Broncos rookie running backs rumble

Bronco rookie Philip Lindsay had quite literally a field day against the Raiders defenders who couldn’t keep him contained. This draw play catches Tahir Whitehead out of position and allows Lindsay to break loose in the secondary. Both Rashaan Melvin and Reggie Nelson proceed to whiff on tackle attempts while Lindsay picks his way into Raiders territory for a big first down.

Later Lindsay takes the ball on a wide-zone play. Clint McDonald, Frostee Rucker, and Derrick Johnson all had a shot at making the tackle but Lindsay is able to somehow ricochet his way to a first down. It’s almost like these 10+ year veterans have a hard time keeping up with a younger shiftier back...

This time its a rookie power back, Royce Freeman who gashes the Raiders defense. He is the recipient of great blocking and the refs missing a holding call when number 72 executes a textbook form tackle on Erik Harris in the open field.

Raiders defense is out of position here and Harris is late turning the runner back inside. It’s not very often that you’ll see 2 pulling lineman simultaneously take down defenders using cut-blocks (Lamur and Harris). Its pretty clear the Raiders did not prepare for this type of play or defeating the low blocks.

Bruce Irvin wants this one back. One on one with Freeman in the backfield and the rookie makes the stalwart defensive end miss. Irvin stops his feet and freezes allowing Freeman that fraction of a second he needed to make a break for the first down marker.

No pass rush

The Broncos rushed the ball for 168 yards on the game. Rushing the ball effectively like this controls the time of possession, wears down defenders, and stops the pass rush. All of these factors played into the Raiders defense late game collapse.

Take this play for instance. Raiders show blitz but play the “mug” defense that Guenther is known for. The linebackers Whitehead and Johnson “read out” of a blitz when they see a back release on a passing route. This is a tricky defensive call because the more blockers an offensive coordinator keeps in, the more blitzers will come.

The Broncos know this and send the 2 players in the backfield out of the pocket to neutralize Guenther’s call. This gives the 5 offensive lineman their normal duty of blocking 4 rushers, only these 4 rushers are fatigued from getting pushed around in the run game all day. Case Keenum has time to throw despite a relatively safe blitz call from Guenther, and Broncos move the sticks on a crucial 3rd and long

On the Bronco’s final drive, it is clear the pass rush is all out of steam. The Bronco’s keep the Raiders defenders on the field by running up tempo to stop them from subbing in fresh players (Gruden had used the last timeout already).

Case Keenum has time enough to allow the crossing route to develop with Tahir Whitehead in coverage.
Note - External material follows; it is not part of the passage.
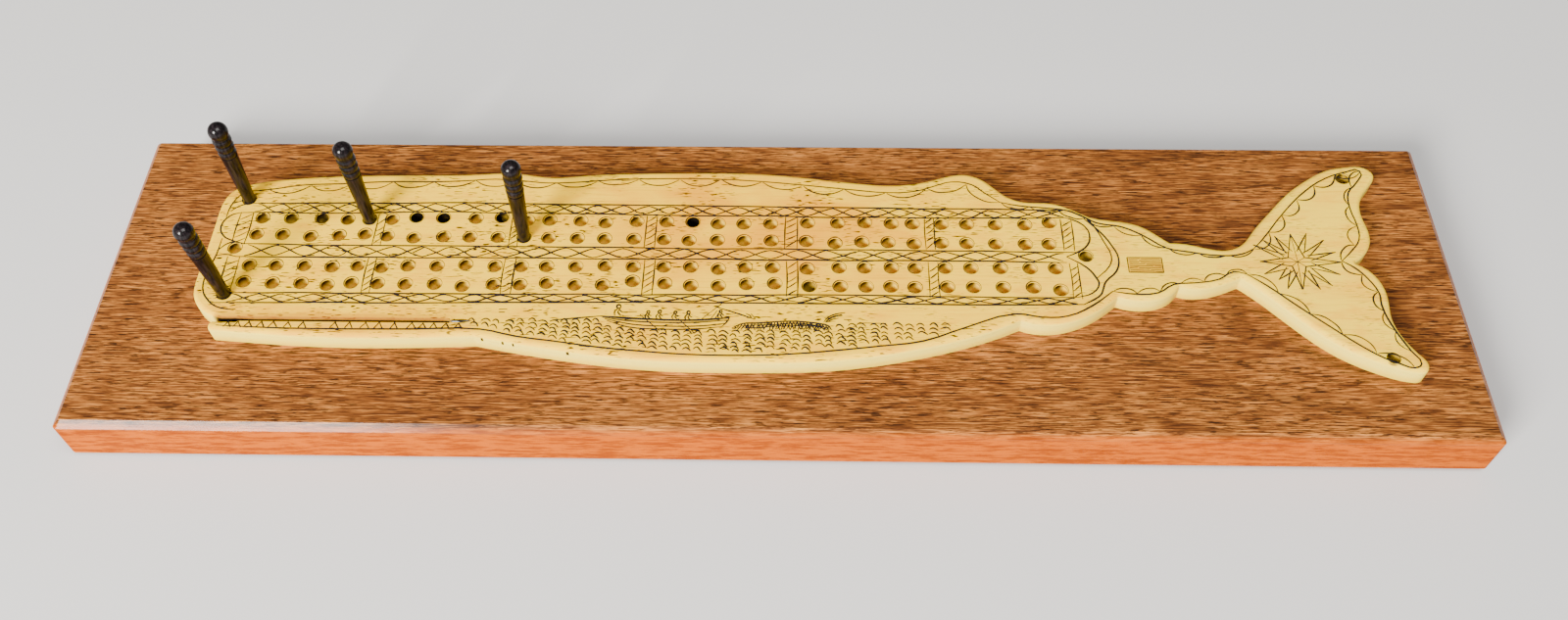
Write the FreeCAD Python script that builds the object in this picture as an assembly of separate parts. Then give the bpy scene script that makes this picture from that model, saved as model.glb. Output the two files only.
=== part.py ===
"""Cribbage board: a whale-shaped bone plate on a wooden plank, with four turned pegs.

The origin is on the surface that the board stands on, under the middle of the plank.
+X runs along the board towards the tail, +Y towards the whale's back and +Z up. Millimetres.
"""
import FreeCAD, Part
import math
import os

from FreeCAD import Vector

# Whale plate
WHALE_LENGTH = 290.0          # from the blunt head to the tips of the flukes
WHALE_WIDTH = 62.5            # across the flukes
PLATE_THICKNESS = 4.8
EDGE_ROUND = 1.1              # rounding of the plate's upper edge
CUSP_ROUND = 0.4              # saw-blade radius left in each inside corner of the outline
JAW_TIP_ROUND = 1.15          # corners of the tip of the jaw
LIP_CORNER_ROUND = 5.0        # where the blunt head turns into the mouth
KERF_END_ROUND = 0.3

# Mouth, a saw kerf between the upper head and the lower jaw
KERF_WIDTH = 0.7
KERF_EDGE_BREAK = 0.25        # small flat on the jaw's side of the kerf
MOUTH_END_WIDTH = 1.2         # pointed opening at the back of the mouth

# Plank
END_MARGIN = 20.0             # plank beyond the drawn whale, at each end
SIDE_MARGIN = 13.25           # plank beyond the drawn whale, along each side
PLANK_THICKNESS = 12.7
PLANK_CHAMFER = 1.6           # 45 degree flat along the top edges
PLANK_CORNER_ROUND = 1.0      # upright corners
PLANK_TOP_CORNER_ROUND = 0.5  # corners of the top face
PLANK_FOOT_ROUND = 0.6        # bottom edges

# Peg holes
HOLE_DIAMETER = 3.15          # 1/8 inch drill
HOLE_EDGE_BREAK = 0.12        # broken edge at each mouth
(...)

Whitehead looks out of his depth on this coverage assignment but keep in mind Keenum is throwing under no duress, making everyone’s job in coverage that much harder.
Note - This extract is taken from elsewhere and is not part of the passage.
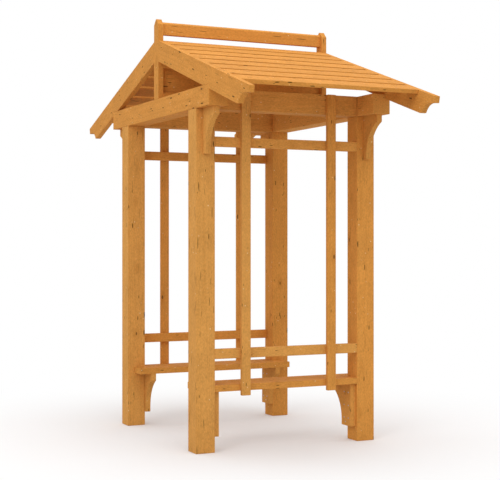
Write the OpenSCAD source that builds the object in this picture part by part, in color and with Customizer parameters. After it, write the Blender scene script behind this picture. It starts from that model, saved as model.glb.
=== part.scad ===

With the clock ticking, Guenther dials up one last ditch blitz attempt to get some pressure on Keenum. Guenther makes a great call here getting Bruce Irvin matched up 1-on-1 with Philip Lindsay for what should be an easy win and pressure from the defensive end. Irvin instead chops his feet and puts together a lackluster pass rush move on Keenum. It seems like fatigue is to blame here, but Irvin had more questionable reps than quality ones in this game. He needs to do better.

Keenum passes the ball to Tim Patrick who only has to beat Gareon Conley. Conley had a few pass break-ups down that very sideline during the game but when it mattered most, Conley got out of position anticipating a longer throw from Keenum. Conley needs to know the situation there and play the first down throw more aggressively. The Patrick catch and run sets up Denver with the go ahead field goal to win with 6 seconds left in regulation.


Raider’s defense showed poor fundamentals all game long when it came to tackling and defeating blocks.

Linebackers were ineffective in coverage allowing first downs and big gains. Guenther will need to get them help or try Nicholas Morrow in obvious passing situations.

The entire secondary was missing tackles left and right. Karl Joseph once again sat out despite safeties struggling to impact the game.

The lack of depth again stood out on the defensive line. The pass rush will continue to be non-existent late in games as long as the Raiders are thin at these positions.